The belief that evolved traits are unchangeable (biological determinism) is false. Poor eyesight is genetic but easily fixed with glasses. Conversely, the inefficient QWERTY keyboard layout, a learned behavior, is extremely difficult to change due to collective habit, demonstrating that 'learned' does not mean 'easy to change'.
Emotions are not universal but culturally scripted. When an immigrant's emotional responses don't align with the majority culture's norms, it can be misinterpreted, leading to negative consequences like being passed over for promotions, social exclusion, and poorer school performance.
An emotion word like 'anger' doesn't refer to a single internal feeling but is a label for a collection of social episodes typical for that emotion in a culture.
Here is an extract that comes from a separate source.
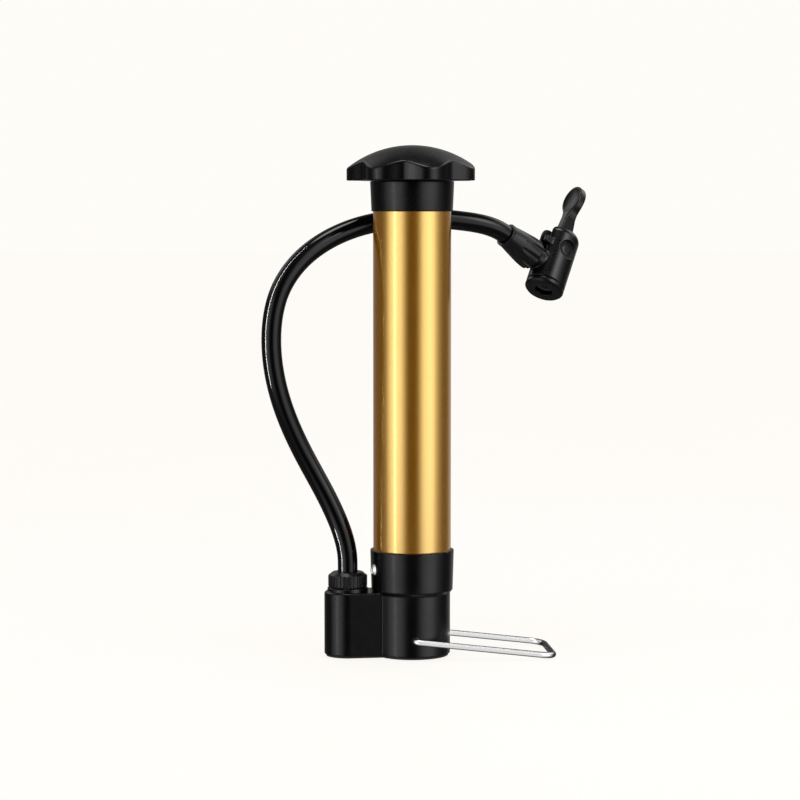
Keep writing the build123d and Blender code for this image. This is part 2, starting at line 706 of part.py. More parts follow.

For example, Japanese 'ikari' often involves understanding the other person, while American 'anger' involves opposition and asserting injustice.
The concept of a universal "mating market" is flawed because attractiveness is highly subjective. As people get to know each other, their agreement on who is desirable drops to a mere 53%, barely better than chance. One person's '10' is unlikely to be someone else's.
While surveys show women rate ambition in partners higher than men do, behavioral studies like speed dating reveal both genders equally prefer ambitious partners, choosing them 60% of the time. What people say they want versus what they actually choose are two different things.
Despite claims from dating apps, machine learning and similarity matching fail to predict romantic compatibility. Compatibility isn't about finding a perfect match based on pre-existing traits; it's about actively building a unique "tiny culture" of rituals, jokes, and shared history together over time.